Mit der spätgotischen Pfarrkirche und einigen adretten Bürgerhäusern, darunter dem Kindlhaus, in dem der städtische Namenspatron Prinz Otto zur Welt gekommen sein soll, bildet die Schaubrauerei ein schönes Ensemble. Dieses sollte, wie auch die Nachbarschaft zu Linz, das man bequem mit der Bahn erreicht, allein schon einen Aufenthalt in dem 4500 Einwohner zählenden Markt rechtfertigen können.

In Linz war der Röhrenhotel-Erfinder Strauss im vergangenen Jahr beim spektakulären Kunstparcours "Höhenrausch" über den Dächern der Kulturhauptstadt mit seinem "90° Kiosk" vertreten, einem auf den Kopf gestellten Bauwagen, der abhängig von der Witterung verschiedene Funktionen übernahm. Sein Parkhotel steht an einem geschichtsträchtigen Ort. An Donau und Rodl sollen bereits vor 4000 Jahren Menschen gelebt haben - wohl kaum luxuriöser als in den Kanalrohren. Heute hat eine solche Übernachtung jedoch auch eine kathartische Nebenwirkung. Durch die Reduktion auf das Notwendigste erfährt man im Parkhotel, dass man fast nichts braucht, um glückliche Zeiten zu erleben.

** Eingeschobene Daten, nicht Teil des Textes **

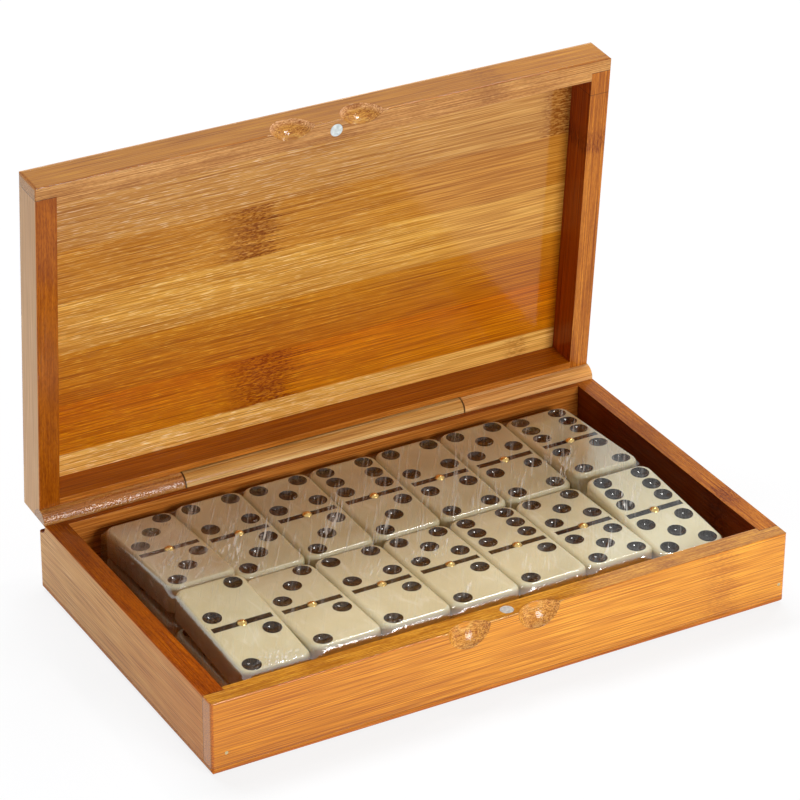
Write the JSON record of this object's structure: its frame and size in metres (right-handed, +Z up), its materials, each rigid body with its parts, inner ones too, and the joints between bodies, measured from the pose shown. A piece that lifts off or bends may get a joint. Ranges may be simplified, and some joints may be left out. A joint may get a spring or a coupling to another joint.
{
  "type": "domino storage box",
  "caption": "Hinged bamboo box, open, holding two layers of domino tiles; knuckle hinge, finger scoops and magnet catch.",
  "frame": {"origin": "middle of the underside of the base", "axes": "+X along the hinge line, to the right seen from the front; +Y from the front rail to the hinge; +Z up"},
  "size_m": [0.2, 0.132, 0.1442],
  "materials": {
    "rail_bamboo": "satin lacquer",
    "panel_bamboo": "satin lacquer",
    "bottom_bamboo": "satin lacquer",
    "knuckle_bamboo": "satin lacquer",
    "tile": "polished",
    "pip_paint": "gloss",
    "shrink_film": "clear film",
    "spinner": "polished",
    "brad": "satin",
    "magnet": "nickel plated",
    "hinge_pin": "drawn wire"
  },
  "bodies": {
    "base": {"base_bottom_panel": "bottom_bamboo", "base_front_rail": "rail_bamboo", "base_back_rail": "rail_bamboo", "base_left_rail": "rail_bamboo", "base_right_rail": "rail_bamboo", "base_middle_knuckle": "knuckle_bamboo", "base_magnet": "magnet", "base_brads": "brad", "left_hinge_pin": "hinge_pin", "right_hinge_pin": "hinge_pin", "upper_spinners": "spinner", "lower_spinners": "spinner", "tile_3_3": "tile", "tile_4_3": "tile", "tile_5_3": "tile", "tile_6_3": "tile", "tile_4_4": "tile", "tile_5_4": "tile", "tile_6_4": "tile", "tile_2_2": "tile", "tile_3_2": "tile", "tile_4_2": "tile", "tile_5_2": "tile", "tile_6_2": "tile", "tile_5_5": "tile", "tile_6_5": "tile", "tile_0_0": "tile", "tile_1_0": "tile", "tile_1_1": "tile", "tile_2_0": "tile", "tile_2_1": "tile", "tile_3_0": "tile", "tile_3_1": "tile", "tile_4_0": "tile", "tile_4_1": "tile", "tile_5_0": "tile", "tile_5_1": "tile", "tile_6_0": "tile", "tile_6_1": "tile", "tile_6_6": "tile"},
    "lid": {"lid_top_panel": "panel_bamboo", "lid_front_rail": "rail_bamboo", "lid_back_rail": "rail_bamboo", "lid_left_rail": "rail_bamboo", "lid_right_rail": "rail_bamboo", "lid_left_knuckle": "knuckle_bamboo", "lid_right_knuckle": "knuckle_bamboo", "lid_magnet": "magnet"}
  },
  "joints": [
    {"name": "lid_hinge", "type": "hinge", "parent": "base", "child": "lid", "pos_m": [0, 0.0586, 0.0256], "axis": [1, 0, 0], "range_deg": [-60, 85.8]}
  ]
}
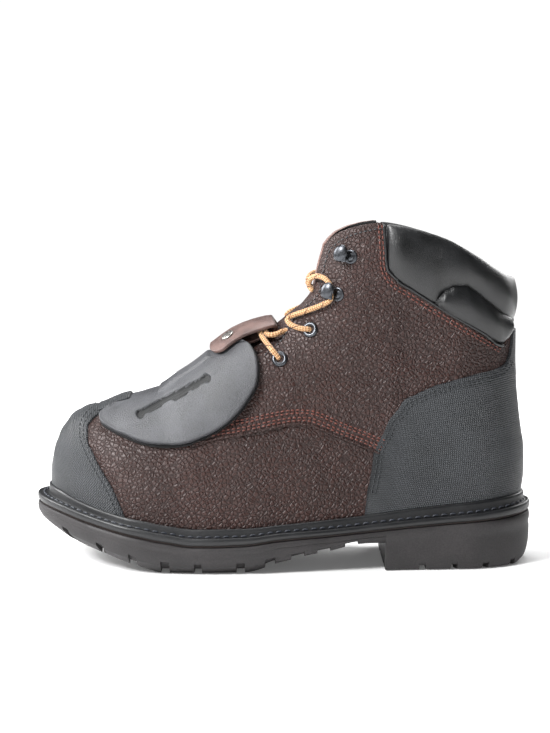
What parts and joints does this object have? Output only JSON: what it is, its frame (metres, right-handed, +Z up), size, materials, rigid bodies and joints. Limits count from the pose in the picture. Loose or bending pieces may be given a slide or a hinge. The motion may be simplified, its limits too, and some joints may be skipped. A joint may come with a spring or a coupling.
{
  "type": "metatarsal guard boot",
  "caption": "Left ankle work boot with a hollow leather upper, padded collar, lugged welted sole, toe cap, heel counter and an external guard over the instep.",
  "frame": {"origin": "bottom centre of the bounding box, on the floor under the middle of the sole", "axes": "+X towards the heel, +Y towards the inner side of the foot, +Z up"},
  "size_m": [0.313, 0.1169, 0.2126],
  "materials": {
    "outsole": "matte moulded rubber",
    "welt": "matte moulded rubber with a satin bead",
    "insole": "woven footbed cover",
    "upper_leather": "pebbled brown leather",
    "abrasion_black": "fine cross-hatched black coating",
    "collar_padding": "smooth padded black leather",
    "tongue_leather": "brown leather, suede inside",
    "guard_polymer": "satin finely speckled polymer",
    "guard_foam": "matte foam backing",
    "strap_leather": "smooth brown leather",
    "bright_steel": "satin steel",
    "lace_cord": "round braided cord",
    "gunmetal_steel": "satin dark steel"
  },
  "bodies": {
    "root": {"outsole": "outsole", "welt": "welt", "insole": "insole", "upper": "upper_leather", "toe_cap": "abrasion_black", "heel_counter": "abrasion_black", "collar": "collar_padding", "collar_roll": "collar_padding", "tongue": "tongue_leather", "guard_plate": "guard_polymer", "guard_pad": "guard_foam", "guard_strap": "strap_leather", "guard_rivet": "bright_steel", "lace_crossings": "lace_cord", "lace_end_outer": "lace_cord", "lace_end_inner": "lace_cord", "eyelet_outer_1": "gunmetal_steel", "hook_outer_1": "gunmetal_steel", "eyelet_outer_2": "gunmetal_steel", "hook_outer_2": "gunmetal_steel", "eyelet_inner_1": "gunmetal_steel", "hook_inner_1": "gunmetal_steel", "eyelet_inner_2": "gunmetal_steel", "hook_inner_2": "gunmetal_steel"}
  },
  "joints": []
}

Nicht einmal Geld braucht man dafür. Hier bezahlt der Gast einfach so viel, wie ihm die Nacht in der Betonröhre wert war.

Informationen: Anreise: Mit der Bahn nach Linz, hin und zurück von München ohne Ermäßigung für 113 Euro, weiter mit der Regionalbahn. Röhrenhotel: Die Buchungsanfrage erfolgt über das Internet, www.dasparkhotel.net. Den Schlüssel zur "Suite", einen Sicherheitscode, erhält man nach der Reservierungsbestätigung per E-Mail. Für Notfälle wird darin auch eine Telefonnummer übermittelt. Das Röhrenhotel in Ottensheim wird traditionell am 1. Mai eröffnet und im Oktober wieder geschlossen. Ende Mai soll auch in Bottrop ein Röhrenhotel eröffnen.